Copy verbatim the material from its first line to the line that holds "yield middle, axes[0], float(np.ptp((part", including that line.
□ □ □ □ □ □ □
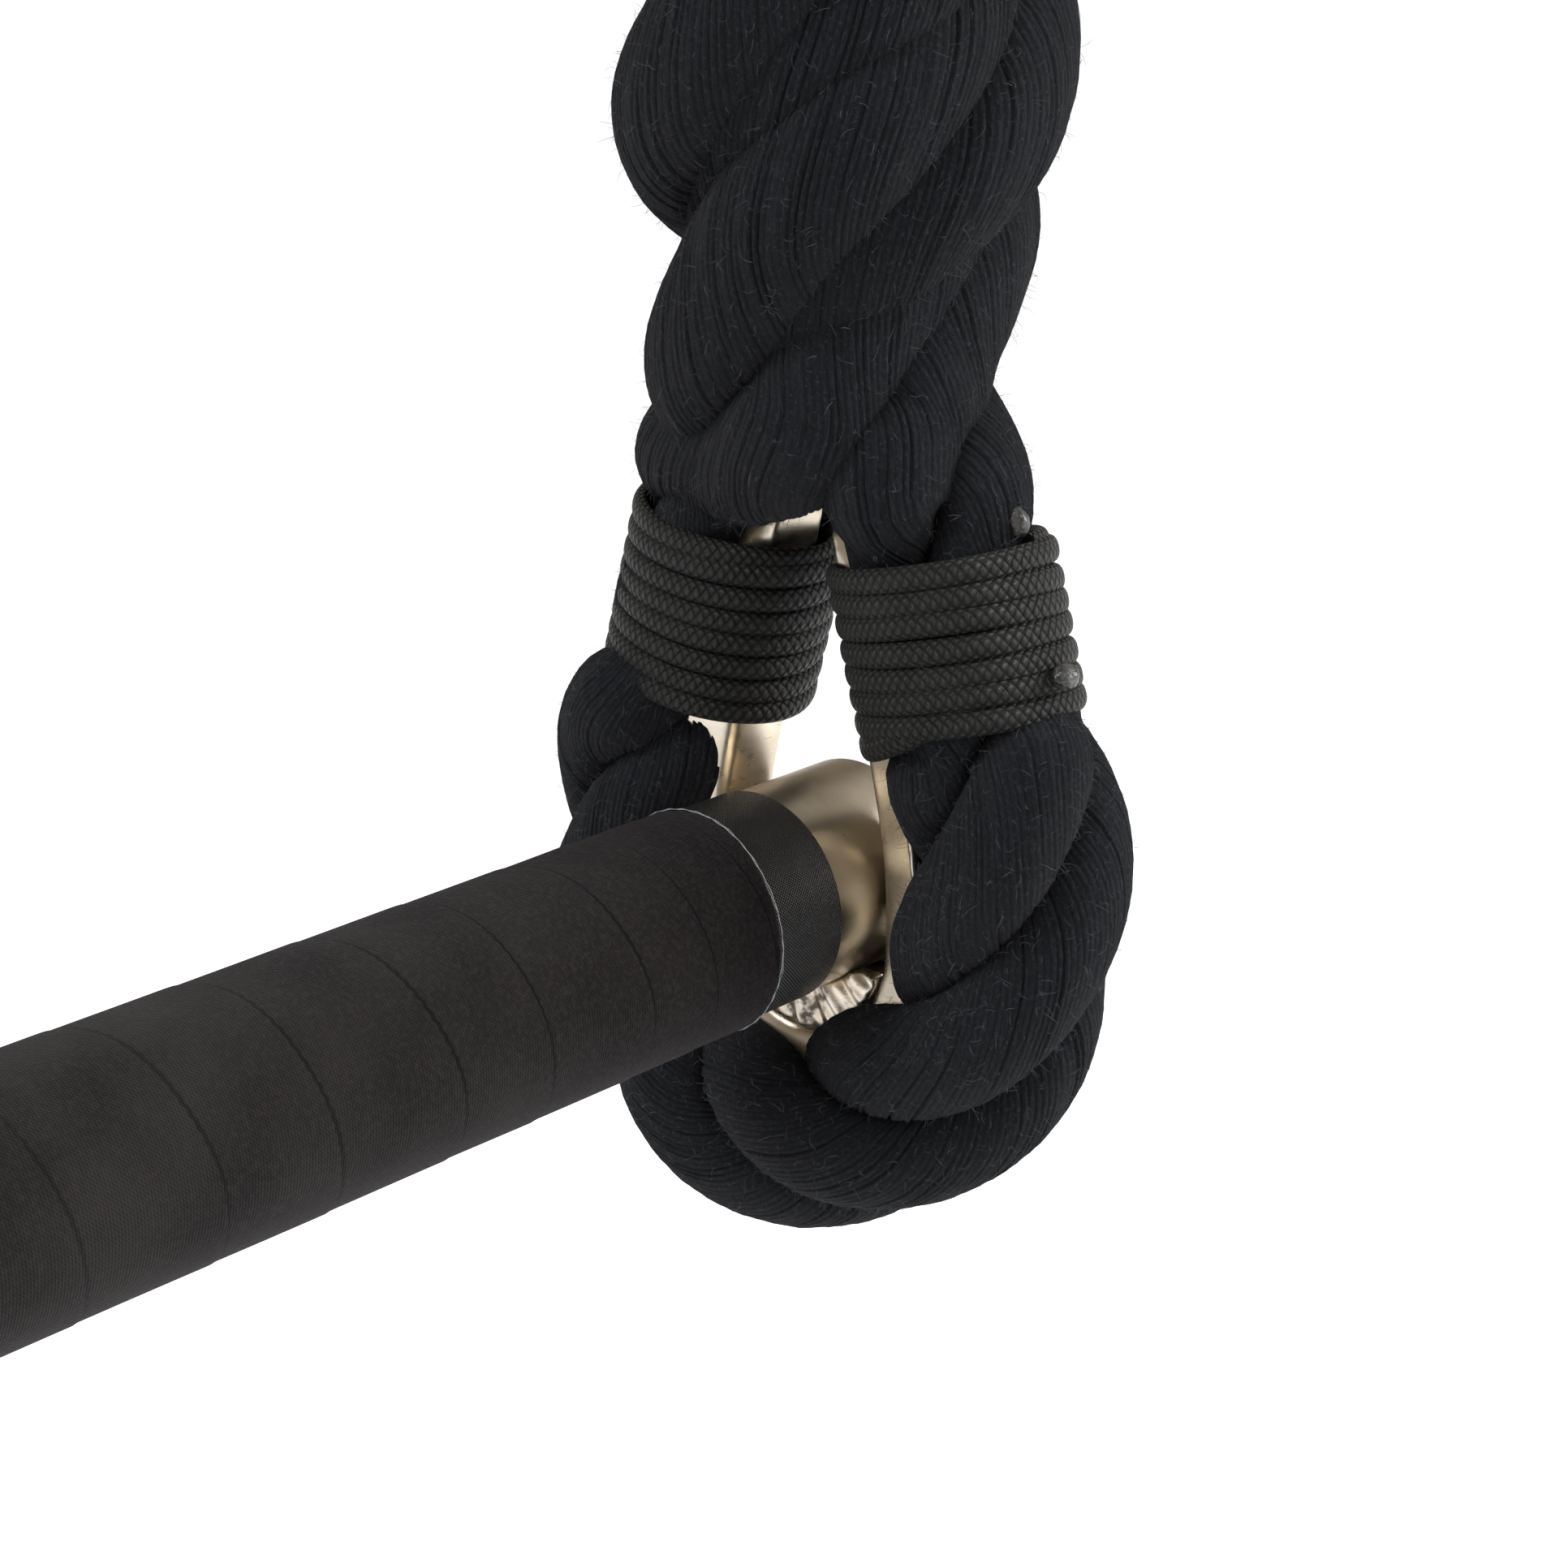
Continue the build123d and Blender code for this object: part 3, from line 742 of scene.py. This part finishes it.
def melted_bead(name, middle, along, length, radius):
    """A lumpy blob, drawn out along the cord it ends."""
    bpy.ops.object.select_all(action="DESELECT")
    bpy.ops.mesh.primitive_uv_sphere_add(segments=28, ring_count=18, radius=1)
    bead = bpy.context.object
    bead.name = name
    turn = Vector(along).to_track_quat("Z", "Y").to_matrix()
    for vertex in bead.data.vertices:
        point = vertex.co.copy()
        lump = 1 + 0.10 * math.sin(5 * point.x + 2.1 * point.z)
        lump = lump + 0.07 * math.sin(7 * point.y - 3 * point.z)
        squared = 1 + 0.16 * (1 - abs(point.z))
        across = radius * lump * squared
        point = Vector((point.x * across, point.y * across, point.z * length / 2))
        vertex.co = (turn @ point + Vector(middle)) * MM
    bpy.ops.object.shade_smooth()
    bead.data.materials.append(melted_material)
    return bead


def node_clusters(node):
    """Middle and long direction, in millimetres, of the two solids in a CAD node."""
    points = np.array([v.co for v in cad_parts[node].data.vertices]) / MM
    order = np.argsort(points[:, 2])
    heights = points[order, 2]
    split = int(np.argmax(np.diff(heights))) + 1
    for part in (points[order[:split]], points[order[split:]]):
        middle = (part.min(0) + part.max(0)) / 2
        _, _, axes = np.linalg.svd(part - part.mean(0))
        yield middle, axes[0], float(np.ptp((part - middle) @ axes[0]))


BEAD_RADIUS = 1.35
BEAD_SHARE = 0.9                             # of the CAD end's length
LOW_BEAD = np.array([0, 0, 1.3])             # set closer to the lashing by this much
TOP_BEAD = np.array([-0.3, 0.5, -1.6])
BEADS_CLOSER = {"lower": (LOW_BEAD, TOP_BEAD), "upper": (TOP_BEAD, LOW_BEAD)}
for end in ("lower", "upper"):
    for label in ("left", "right"):
        node = f"{end}_cord_ends_{label}"
        flip = np.array([1, 1, 1]) if end == "lower" else np.array([1, -1, -1])
        beads = []
        for closer, (middle, axis, length) in zip(BEADS_CLOSER[end], node_clusters(node)):
            place = middle + (LASHING[label][-1] + closer) * flip
            beads.append(melted_bead(f"{node}_bead", place, axis, length * BEAD_SHARE, BEAD_RADIUS))
        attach(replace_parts(joined(f"{node}_melted", beads), node), "eye")


# ---------------------------------------------------------------------------
# Thimbles and welds.  Pressed stainless channels with softly rounded edges, and
# the hand-laid beads that join the lower one to the bar.
# ---------------------------------------------------------------------------
def satin_steel(name, low, high, roughness, brushed=None):
    """Warm-toned stainless steel with cloudy patches of painted reflection and the marks of handling."""
    finish = Finish(name, high, roughness, 1.0)
    place = finish.object_place()
    painted_reflection_cloud = finish.noise(place, 55.0, 3.0)
    fine = finish.noise(place, 900.0, 4.0, 0.6)
    if brushed is not None:
        sides = [
            finish.math("MULTIPLY", part, scale) for part, scale in zip(finish.parts(place), brushed)
        ]
        streak = finish.join(*sides)
        fine = finish.noise(streak, 1.0, 4.0, 0.65)
    # Painted reflection: cloudy darker and lighter patches standing in for the surroundings mirrored in
    # the steel.
    base = finish.blend(finish.ramp(painted_reflection_cloud, 0.35, 0.65, 0, 1), low, high)
    rough = finish.ramp(fine, 0.3, 0.7, roughness - 0.04, roughness + 0.05)
    return finish.use(Base_Color=base, Roughness=rough, Normal=finish.relief(fine, 0.00002, 0.15))


thimble_steel = satin_steel("thimble_steel", (0.42, 0.36, 0.275), (0.64, 0.585, 0.49), 0.30)
BRUSHED = (350.0, 2600.0, 350.0)
bar_steel = satin_steel("bar_steel", (0.33, 0.275, 0.20), (0.54, 0.475, 0.375), 0.31, BRUSHED)


def softened(node, name, voxel, passes):
    """A copy of a CAD piece with its sharp edges eased."""
    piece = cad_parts[node].copy()
    piece.data = piece.data.copy()
    piece.name = name
    for key in list(piece.keys()):
        del piece[key]
    piece.parent = None
    bpy.context.scene.collection.objects.link(piece)
    piece.hide_render = piece.hide_viewport = False
    bpy.ops.object.select_all(action="DESELECT")
    piece.select_set(True)
    bpy.context.view_layer.objects.active = piece
    remesh = piece.modifiers.new("even_mesh", "REMESH")
    remesh.mode = "VOXEL"
    remesh.voxel_size = voxel * MM
    soften = piece.modifiers.new("eased_edges", "SMOOTH")
    soften.factor = 0.5
    soften.iterations = passes
    bpy.ops.object.modifier_apply(modifier="even_mesh")
    bpy.ops.object.modifier_apply(modifier="eased_edges")
    piece.data.materials.clear()
    bpy.ops.object.shade_smooth()
    return piece


for end in ("lower", "upper"):
    thimble = softened(f"{end}_thimble", f"{end}_thimble_pressing", 0.42, 10)
    thimble.data.materials.append(thimble_steel)
    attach(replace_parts(thimble, f"{end}_thimble"), "eye")


def bead_metal():
    """Weld metal: bright ripples with dark oxide in the hollows and a straw heat tint."""
    finish = Finish("weld_metal", (0.5, 0.45, 0.4), 0.3, 1.0)
    place = finish.object_place()
    lumps = finish.noise(place, 420.0, 4.0)
    tint = finish.noise(place, 160.0, 2.0)
    oxide, bright = (0.10, 0.085, 0.07), (0.58, 0.52, 0.44)
    base = finish.blend(finish.ramp(lumps, 0.34, 0.46, 0, 1), oxide, bright)
    base = finish.blend(finish.ramp(tint, 0.45, 0.7, 0, 0.5), base, (0.36, 0.22, 0.11))
    rough = finish.ramp(lumps, 0.3, 0.7, 0.5, 0.2)
    return finish.use(Base_Color=base, Roughness=rough, Normal=finish.relief(lumps, 0.00012, 0.6))


weld_metal = bead_metal()
for node in ("weld_front", "weld_back"):
    bead = softened(node, f"{node}_bead", 0.4, 40)
    points = np.array([v.co for v in bead.data.vertices]) / MM
    outer = np.sign(points[:, 1].mean())
    reach = np.clip((points[:, 1] * outer - 3.6) / 3.6, 0, 1)
    along = np.arctan2(points[:, 2], points[:, 0]) * 18
    lumps = 0.5 * np.sin(along * 1.1 + 0.8 * np.sin(along * 0.45))
    lumps = lumps + 0.25 * np.sin(along * 2.2 + points[:, 2])
    points[:, 1] += outer * reach * (0.6 * lumps - 1.2)
    bead.data.vertices.foreach_set("co", (points * MM).ravel().astype(np.float32))
    bead.data.materials.append(weld_metal)
    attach(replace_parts(bead, node), "eye")


# ---------------------------------------------------------------------------
# Bar.  A 28 mm steel tube with a satin finish and a pressed-in end plug.  These two
# keep their CAD shape.
# ---------------------------------------------------------------------------
def finish_node(node, material):
    """Give a CAD node its material."""
    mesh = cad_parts[node].data
    mesh.materials.clear()
    mesh.materials.append(material)


finish_node("bar_tube", bar_steel)
finish_node("bar_end_plug", bar_steel)


# ---------------------------------------------------------------------------
# Grip tape.  Brown-black cotton tape wound round the bar with each turn lapping the
# last; its edges carry thin dark scalloped lines of painted shadow.
# ---------------------------------------------------------------------------
GRIP_RADIUS = 15.0
GRIP_ENDS = (-161.8, -25.0)
LAP_STEP = 0.12
TAPE_EDGES = (-26, -36.9, -47.7, -64.4, -78.2, -96.4, -111.9, -129.9, -147, -164, -181)
GRIP_SIDES = 150
GRIP_ROWS = 360


def grip_winding():
    """Rings of the wound tape and, for each point, how many turns in it lies."""
    rows = np.linspace(GRIP_ENDS[0], GRIP_ENDS[1], GRIP_ROWS)
    turn = np.linspace(0, 1, GRIP_SIDES + 1)
    angle = 2 * math.pi * turn + math.pi
    edges = np.array(TAPE_EDGES, float)[::-1]
    numbers = np.arange(len(edges))[::-1]
    wound = np.interp(rows, edges, numbers)[:, None] - (turn - 0.5)[None]
    wound = wound + 0.006 * np.sin(angle * 5 + 1)[None] + 0.01 * np.sin(rows / 3.1)[:, None]
    share = wound % 1
    lap = LAP_STEP * (1 - share) * np.clip(share / 0.03, 0, 1)
    radius = GRIP_RADIUS - LAP_STEP + lap
    crease = 0.05 * np.sin(angle * 2.3)[None] * np.sin(rows / 7)[:, None]
    radius = radius + crease
    end_round = np.clip(np.minimum(rows - GRIP_ENDS[0], GRIP_ENDS[1] - rows) / 0.5, 0, 1)
    radius = radius - 0.5 * (1 - end_round[:, None]) ** 2
    place = angle[:-1]
    rings = np.stack(
        [
            radius[:, :-1] * np.cos(place),
            np.repeat(rows[:, None], GRIP_SIDES, 1),
            radius[:, :-1] * np.sin(place),
        ],
        -1,
    )
    return rings[:, ::-1], wound[:, ::-1]


def cotton_tape():
    """Napped cotton twill, with painted shadow along the lapped edges, painted shade in the low threads of
    the weave, and pale lint caught on it.
    """
    finish = Finish("cotton_tape", (0.012, 0.010, 0.010), 0.92)
    place = finish.object_place()
    x, y, z = finish.parts(place)
    _, wound, _ = finish.parts(finish.own_uv())
    # Painted shadow: a thin dark scalloped line along each lapped edge of the tape.
    turn = finish.math("ARCTAN2", z, x)
    scallop = finish.math("SINE", finish.math("MULTIPLY", turn, 62.0))
    share = finish.math("FRACT", finish.math("MULTIPLY_ADD", scallop, 0.0045, wound))
    edge = finish.math("MINIMUM", share, finish.math("SUBTRACT", 1.0, share))
    line = finish.ramp(edge, 0.008, 0.026, 1.0, 0.0)
    slant = finish.math("ADD", finish.math("MULTIPLY", turn, 172.0), finish.math("MULTIPLY", y, 12500.0))
    twill = finish.math("SINE", slant)
    thread = finish.math("SINE", finish.math("MULTIPLY", y, 15500.0))
    weave = finish.math("ADD", finish.math("MULTIPLY", twill, 0.5), finish.math("MULTIPLY", thread, 0.5))
    nap = finish.noise(place, 1500.0, 4.0, 0.7)
    patch = finish.noise(place, 60.0, 4.0)
    lint = finish.noise(place, 750.0, 3.0, 0.7)
    worn = finish.ramp(patch, 0.35, 0.7, 0, 1)
    # Two tones blended along the bar: darker near the eye, lighter towards the bar's far end.
    darker_near_eye = finish.blend(worn, (0.0034, 0.0024, 0.0026), (0.0080, 0.0062, 0.0064))
    lighter_towards_far_end = finish.blend(worn, (0.0085, 0.0070, 0.0072), (0.0165, 0.0145, 0.0145))
    base = finish.blend(finish.ramp(y, -0.115, -0.045, 1.0, 0.0), darker_near_eye, lighter_towards_far_end)
    base = finish.blend(finish.ramp(nap, 0.45, 0.75, 0, 0.5), base, (0.026, 0.022, 0.022))
    # Painted shade: darker in the low threads of the weave.
    base = finish.blend(finish.ramp(weave, -0.6, 0.8, 0.35, 0.0), base, (0.002, 0.0016, 0.0016))
    base = finish.blend(finish.ramp(lint, 0.775, 0.80, 0, 0.8), base, (0.20, 0.19, 0.18))
    # The painted shadow along the lapped edges fades towards the bar's far end.
    line = finish.math("MULTIPLY", line, finish.ramp(y, -0.14, -0.05, 0.45, 1.0))
    base = finish.blend(line, base, (0.0010, 0.0008, 0.0008))
    bump = finish.relief(weave, 0.00006, 0.8)
    bump = finish.relief(nap, 0.00016, 0.6, bump)
    finish.shader.inputs["Specular IOR Level"].default_value = 0.06
    finish.shader.inputs["Sheen Weight"].default_value = 0.02
    return finish.use(Base_Color=base, Normal=bump)


grip_rings, grip_turns = grip_winding()
grip = grid_piece("grip_winding", grip_rings, grip_turns, cotton_tape())
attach(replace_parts(grip, "grip_tape"), "eye")


# ---------------------------------------------------------------------------
# Finishing band.  One tight turn of glossy black coated cloth over the grip's end,
# with a pale frayed thread along its inner edge.
# ---------------------------------------------------------------------------
def coated_cloth():
    """Black cloth with a satin plastic coat over a plain weave."""
    finish = Finish("coated_cloth", (0.007, 0.007, 0.008), 0.33)
    place = finish.object_place()
    x, y, z = finish.parts(place)
    turn = finish.math("ARCTAN2", z, x)
    warp = finish.math("SINE", finish.math("MULTIPLY", turn, 188.0))
    weft = finish.math("SINE", finish.math("MULTIPLY", y, 13000.0))
    weave = finish.math("MULTIPLY", warp, weft)
    wear = finish.noise(place, 260.0, 4.0)
    coat, rubbed = (0.0016, 0.0016, 0.0020), (0.0095, 0.0095, 0.0105)
    base = finish.blend(finish.ramp(wear, 0.5, 0.75, 0, 0.5), coat, rubbed)
    rough = finish.ramp(weave, -1.0, 1.0, 0.38, 0.24)
    return finish.use(Base_Color=base, Roughness=rough, Normal=finish.relief(weave, 0.00007, 0.8))


finish_node("tape_end_band", coated_cloth())
thread_white = Finish("thread_white", (0.3, 0.3, 0.3), 0.9)
thread_tone = thread_white.noise(thread_white.object_place(), 1200.0, 3.0)
thread_white.use(Base_Color=thread_white.blend(thread_tone, (0.03, 0.03, 0.03), (0.32, 0.32, 0.33)))


def edge_thread(name, radius, size, sway, seed):
    """A closed, slightly wandering thread round the bar at the band's inner edge."""
    angle = np.linspace(0, 2 * math.pi, 361)
    wander = sway * (np.sin(angle * 5 + seed) + 0.6 * np.sin(angle * 13 + 2 * seed))
    fray = 0.05 * np.sin(angle * 37 + seed)
    centre = np.stack(
        [(radius + fray) * np.cos(angle), GRIP_ENDS[1] + wander, (radius + fray) * np.sin(angle)], 1
    )
    tangent = np.stack([-np.sin(angle), 0 * angle, np.cos(angle)], 1)
    out = np.stack([np.cos(angle), 0 * angle, np.sin(angle)], 1)
    side = np.cross(tangent, out)
    ring = np.linspace(0, 2 * math.pi, 8, endpoint=False)
    rings = centre[:, None] + size * (
        out[:, None] * np.cos(ring)[None, :, None] + side[:, None] * np.sin(ring)[None, :, None]
    )
    return grid_piece(name, rings, angle * radius, thread_white.material)


thick_thread = edge_thread("thread_a", GRIP_RADIUS, 0.055, 0.06, 0.4)
thin_thread = edge_thread("thread_b", GRIP_RADIUS, 0.035, 0.16, 2.0)
threads = joined("band_edge_thread", [thick_thread, thin_thread])
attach(threads, "eye")


# ---------------------------------------------------------------------------
# Shackle.  Forged bow and screw pin, both galvanised; they keep their CAD shape.
# ---------------------------------------------------------------------------
def galvanised(name, tone, roughness):
    """Zinc with a cloudy spangle and fine pits."""
    finish = Finish(name, tone, roughness, 0.9)
    place = finish.object_place()
    spangle = finish.noise(place, 300.0, 2.0)
    pits = finish.noise(place, 900.0, 5.0)
    dark = tuple(0.7 * c for c in tone)
    base = finish.blend(finish.ramp(spangle, 0.4, 0.6, 0, 1), dark, tone)
    rough = finish.ramp(pits, 0.3, 0.7, roughness - 0.08, roughness + 0.1)
    return finish.use(Base_Color=base, Roughness=rough, Normal=finish.relief(pits, 0.00012, 0.6))


finish_node("shackle_bow", galvanised("shackle_zinc", (0.46, 0.47, 0.48), 0.42))
finish_node("shackle_pin", galvanised("pin_zinc", (0.62, 0.60, 0.52), 0.30))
□ □ □ □ □ □ □
• FINAL ANSWER:
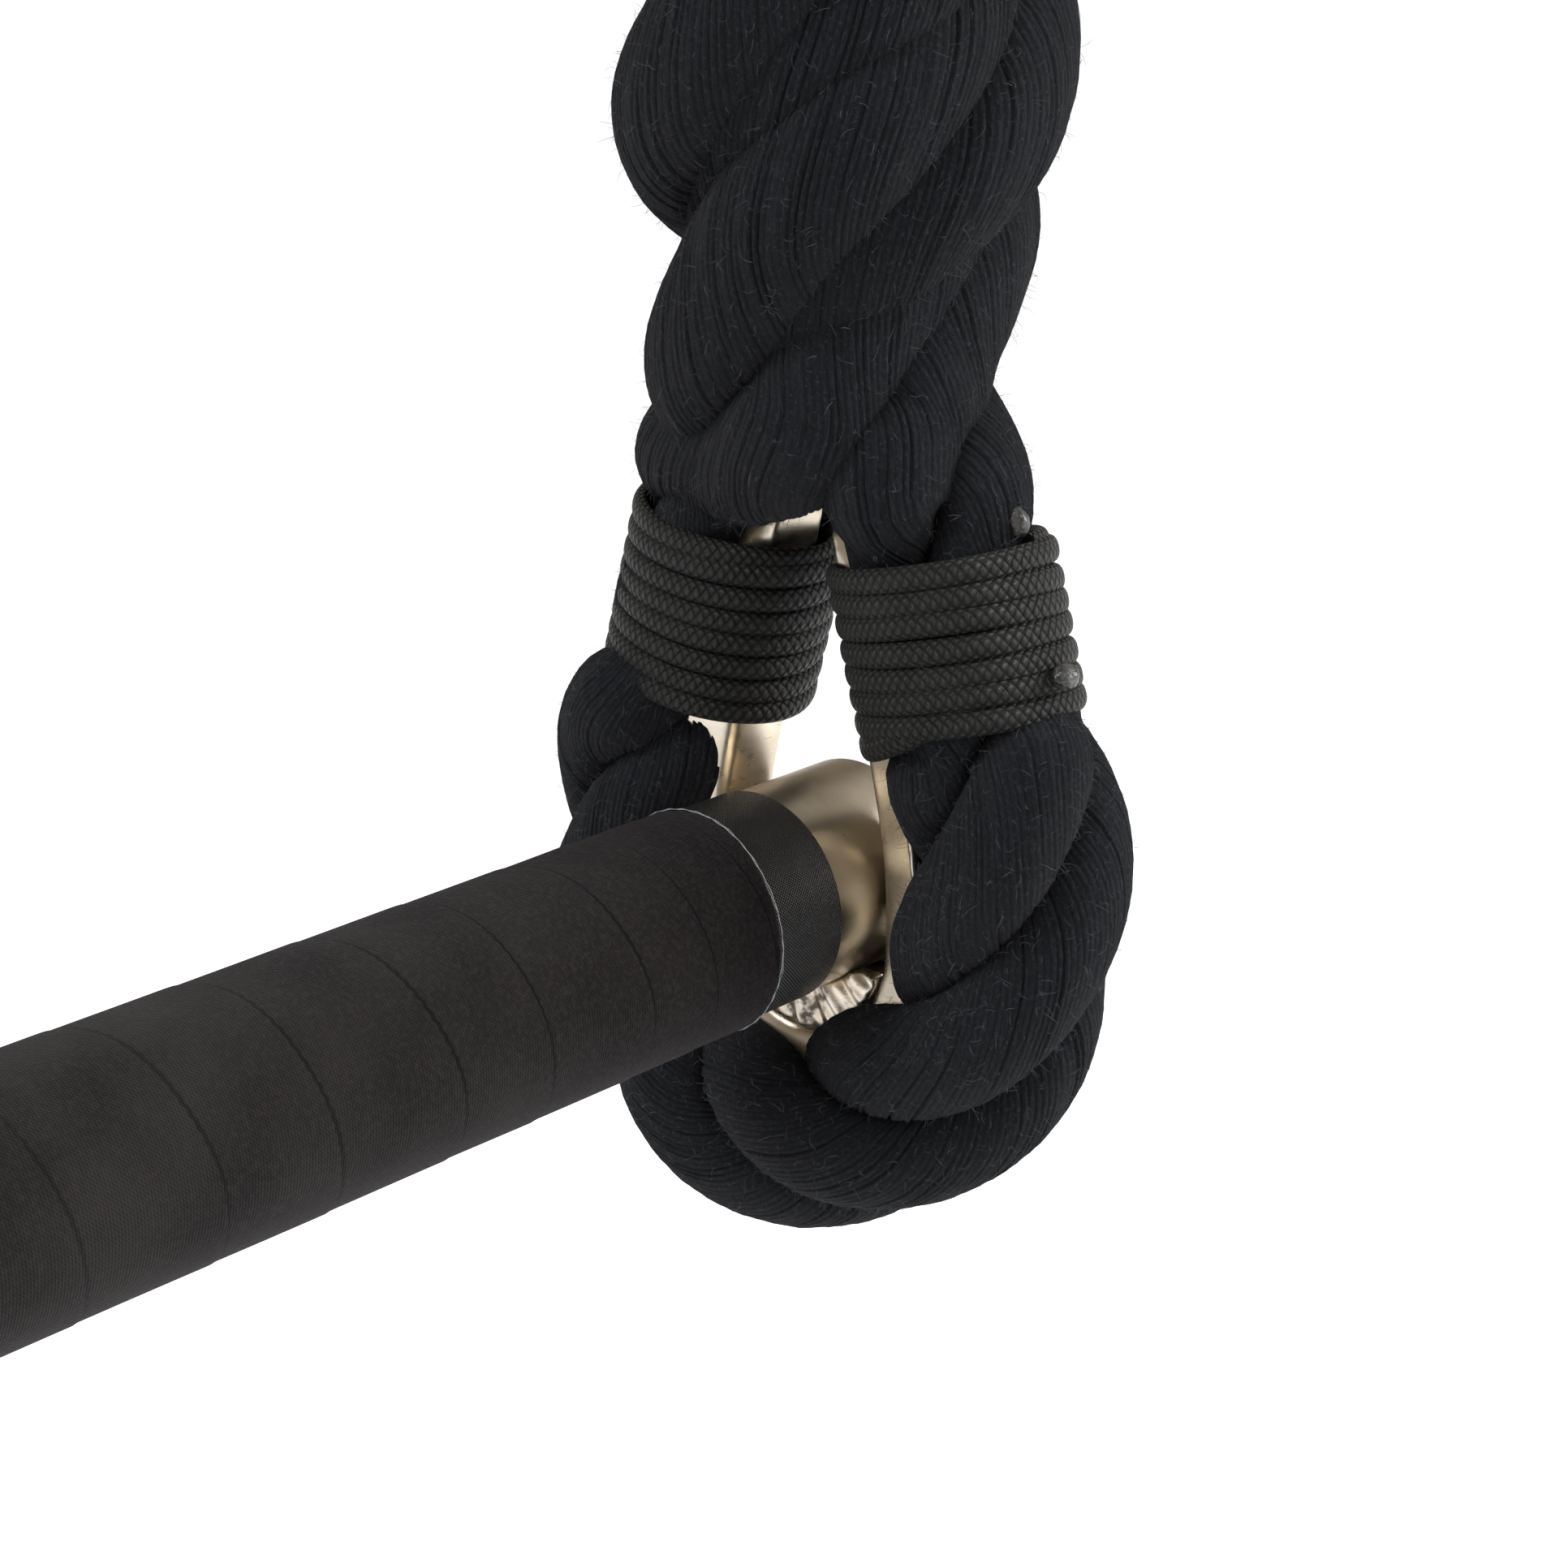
Continue the build123d and Blender code for this object: part 3, from line 742 of scene.py. This part finishes it.
def melted_bead(name, middle, along, length, radius):
    """A lumpy blob, drawn out along the cord it ends."""
    bpy.ops.object.select_all(action="DESELECT")
    bpy.ops.mesh.primitive_uv_sphere_add(segments=28, ring_count=18, radius=1)
    bead = bpy.context.object
    bead.name = name
    turn = Vector(along).to_track_quat("Z", "Y").to_matrix()
    for vertex in bead.data.vertices:
        point = vertex.co.copy()
        lump = 1 + 0.10 * math.sin(5 * point.x + 2.1 * point.z)
        lump = lump + 0.07 * math.sin(7 * point.y - 3 * point.z)
        squared = 1 + 0.16 * (1 - abs(point.z))
        across = radius * lump * squared
        point = Vector((point.x * across, point.y * across, point.z * length / 2))
        vertex.co = (turn @ point + Vector(middle)) * MM
    bpy.ops.object.shade_smooth()
    bead.data.materials.append(melted_material)
    return bead


def node_clusters(node):
    """Middle and long direction, in millimetres, of the two solids in a CAD node."""
    points = np.array([v.co for v in cad_parts[node].data.vertices]) / MM
    order = np.argsort(points[:, 2])
    heights = points[order, 2]
    split = int(np.argmax(np.diff(heights))) + 1
    for part in (points[order[:split]], points[order[split:]]):
        middle = (part.min(0) + part.max(0)) / 2
        _, _, axes = np.linalg.svd(part - part.mean(0))
        yield middle, axes[0], float(np.ptp((part - middle) @ axes[0]))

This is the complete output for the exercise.